Linda is an immigrant, and had struggled to find her place in the taxi and driving world that tends to be dominated by men. She conveyed that as a female driver, it was tough to be taken seriously, get proper shifts, or generally feel accepted. What Uber enables her to do is use her entrepreneurial skills despite any setbacks she otherwise might face. She’s free to engage in business in a business that traditionally has significant barriers to entry.

She conveyed a sense of empowerment that this new business model gives her as a driver. Linda could have her own independent business of just herself and her car, set her own hours, and not have to face any “issues” with the larger cab companies.
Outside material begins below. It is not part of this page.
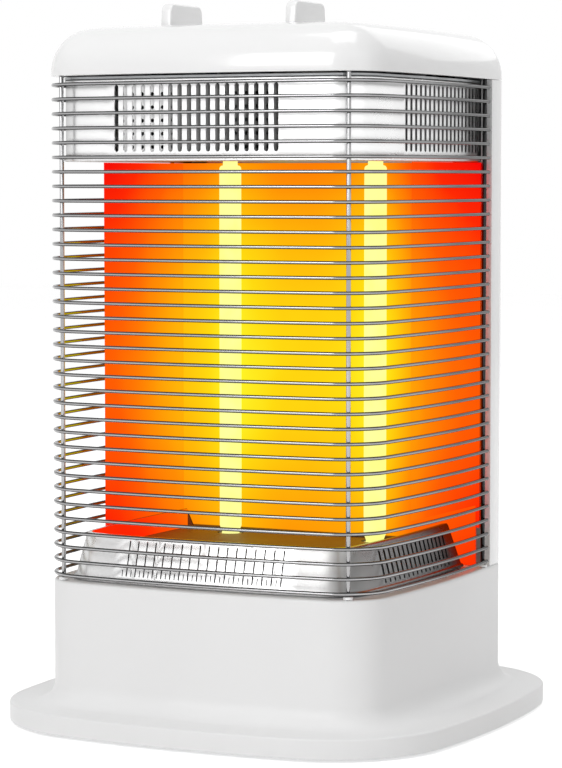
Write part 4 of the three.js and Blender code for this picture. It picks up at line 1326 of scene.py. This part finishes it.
@dataclass
class Tray:
    """The sloped bright skirt round the lamps' feet, with its rim and sunken floor."""

    low: float = 103.3 * MM
    high: float = 135.5 * MM
    bottom_inset: float = 9 * MM
    top_inset: float = 18 * MM
    rim: float = 4 * MM
    sheet: float = 0.9 * MM
    floor: float = 122.3 * MM
    floor_sheet: float = 1.4 * MM
    bottom_rear: float = 62 * MM
    top_rear: float = 54 * MM
    side_share: float = 0.94
    rear_return: float = 5 * MM
    rear_rise: float = 0.4 * MM
    slot_pitch: float = 7 * MM
    front_count: int = 18
    front_width: float = 1.0 * MM
    tab_width: float = 0.7 * MM
    tab_height: float = 4.5 * MM
    tab_shift: float = -3.4 * MM
    side_count: int = 16
    side_width: float = 2.6 * MM
    bead_width: float = 2.2 * MM
    side_shift: float = -14 * MM
    lamp_hole: float = 9.8 * MM

    def ring(self, inset: float, rear: float, height: float) -> Loop:
        """One level of the tray, whose rim is low along the rear so that the light falls through.

        Args:
            inset: How far inside the body's plan it lies.
            rear: Where it ends, along Y.
            height: How high it lies.

        Returns:
            Its loop.
        """
        loop = [(x * self.side_share, y, height) for x, y in BODY_PLAN.front_path(inset, rear)]
        low = height if height < self.floor else self.floor + self.rear_rise + (height - self.floor) * 0.1
        end = abs(loop[-1][0]) - self.rear_return
        last = 1.0 if loop[-1][0] > 0 else -1.0
        return [*loop, (last * end, rear, low), (-last * end, rear, low)]

    def rings(self) -> list[Loop]:
        """The tray's loops.

        Returns:
            The loops, from the floor's underside over the rim and down to the floor.
        """
        s, core, core_rear = self.sheet, self.top_inset + self.rim, self.top_rear - self.rim
        loops = [self.ring(core - s, core_rear + s, self.floor - self.floor_sheet),
                 self.ring(core - s, core_rear + s, self.high - s),
                 self.ring(self.top_inset + s, self.top_rear - s, self.high - s),
                 self.ring(self.bottom_inset + s, self.bottom_rear - s, self.low)]
        for a in turns(6, math.pi):
            loops.append(self.ring(self.bottom_inset + 0.2 * MM - 1.5 * MM * math.sin(a), self.bottom_rear,
                                   self.low + 1.4 * MM * (1 - math.cos(a))))
        slope = (self.top_inset - self.bottom_inset) / (self.high - self.low)
        shoulder = self.high - 1.2 * MM
        loops.append(self.ring(self.bottom_inset + slope * 3.6 * MM, self.bottom_rear - 0.5 * MM,
                               self.low + 3.6 * MM))
        loops.append(self.ring(self.top_inset - slope * 1.2 * MM, self.top_rear + 0.3 * MM, shoulder))
        for a in turns(4)[1:]:
            loops.append(self.ring(self.top_inset + 1.0 * MM * (1 - math.cos(a)), self.top_rear,
                                   shoulder + 1.2 * MM * math.sin(a)))
        loops.append(self.ring(core - 0.8 * MM, core_rear, self.high))
        loops.append(self.ring(core, core_rear, self.high - 0.8 * MM))
        loops.append(self.ring(core, core_rear, self.floor + 1.0 * MM))
        loops.append(self.ring(core + 1.0 * MM, core_rear - 1.0 * MM, self.floor))
        return loops

    def slots(self) -> list[bpy.types.Object]:
        """The cutters of its slots: thin ones with small tabs in front, wider ones at the sides.

        Returns:
            The rows.
        """
        low, high = self.low + 5 * MM, self.high - 5.5 * MM
        near, far = -BODY_PLAN.half, -BODY_PLAN.half + self.top_inset + 3.2 * MM
        front = slot_row("slots", self.front_count, self.slot_pitch, self.front_width, low, high + 2.5 * MM,
                         near, far)
        tabs = slot_row("slots", self.front_count, self.slot_pitch, self.tab_width, low, low + self.tab_height, near,
                        far)
        tabs = turned_and_moved(tabs, 0.0, (self.tab_shift, 0.0, 0.0))
        skin = far - 1.7 * MM
        side = slot_row("slots", self.side_count, self.slot_pitch, self.side_width, low + self.tab_height, high, near,
                        skin)
        beads = slot_row("slots", self.side_count, self.slot_pitch, self.bead_width, low - 0.6 * MM, low + 2.4 * MM,
                         near, skin)
        shift = (1 - self.side_share) * BODY_PLAN.half
        tools = [front, tabs]
        for row in (side, beads):
            tools.append(turned_copy(row, 90.0, (-shift, self.side_shift, 0.0)))
            tools.append(turned_and_moved(row, -90.0, (shift, self.side_shift, 0.0)))
        return tools

    def paint(self, tray: bpy.types.Object) -> None:
        """Gives the floor its brown of painted reflection, the slits' walls painted shade and the lit side walls
        painted glow.

        Args:
            tray: The dressed tray.
        """
        for finish in (TRAY_FLOOR, SLIT_SHADE, GLOW_WING_INNER):
            tray.data.materials.append(finish.build())
        reach = self.side_share * (BODY_PLAN.half - self.top_inset - self.rim) + 0.5 * MM
        front = -BODY_PLAN.half + self.top_inset + self.rim - 3 * MM
        for face in tray.data.polygons:
            spot, lean = face.center, face.normal.x
            within = abs(spot.x) < reach and spot.y > front
            if within and self.floor - 0.2 * MM < spot.z < self.high - 0.5 * MM:
                face.material_index = TrayFace.FLOOR.value
            if within and lean * spot.x < -0.7 * abs(spot.x) and spot.z > self.floor + 0.5 * MM:
                face.material_index = TrayFace.LIT_WALL.value
            if abs(lean) > 0.9 and abs(spot.x) < 70 * MM and spot.y < -90 * MM:
                face.material_index = TrayFace.SLIT_SHADE.value

    def build(self) -> None:
        """Builds and finishes the tray, its floor brown with painted reflection of the glow."""
        tray = swept("tray_skirt", self.rings())
        carve(tray, self.slots())
        carve(tray, rods("hole", both_sides(LAMP_PLACE), self.floor, self.lamp_hole, 6 * MM))
        dress(tray, TRAY_SHEET, "lower_tray", 40.0)
        self.paint(tray)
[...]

She proudly now works for herself.

Importantly, she conveyed a sense of safety and security doing this. Linda was poignant about an issue that many of us (re: men) may not realize: being a female taxi driver can be incredibly dangerous and risky. However, Uber mitigates two of the largest risks.

For one, Linda no longer has to carry any cash on her because the payments are all electronic. Second, the users are registered in Uber so she knows who she’s getting. Unlike picking up an anonymous person on the street, this process is significantly safer for her in that regard, Linda mentioned.

A last point is that as an independent driver, she is empowered to set her own hours and schedule, allowing her time to see her family when she needs to.

I felt that I really learned something from hearing this experience and talking to Linda. I know now that I was completely in the dark about the viewpoint of female cab drivers because it had never occurred to me so directly until I had this conversation. I feel much better and wiser for the experience.

Finally, this anecdote illustrates just how disruptive innovation and new technology can be a positive force in ways that weren’t even originally intended. Who would have thought that Uber’s service could have a feminist twist to it?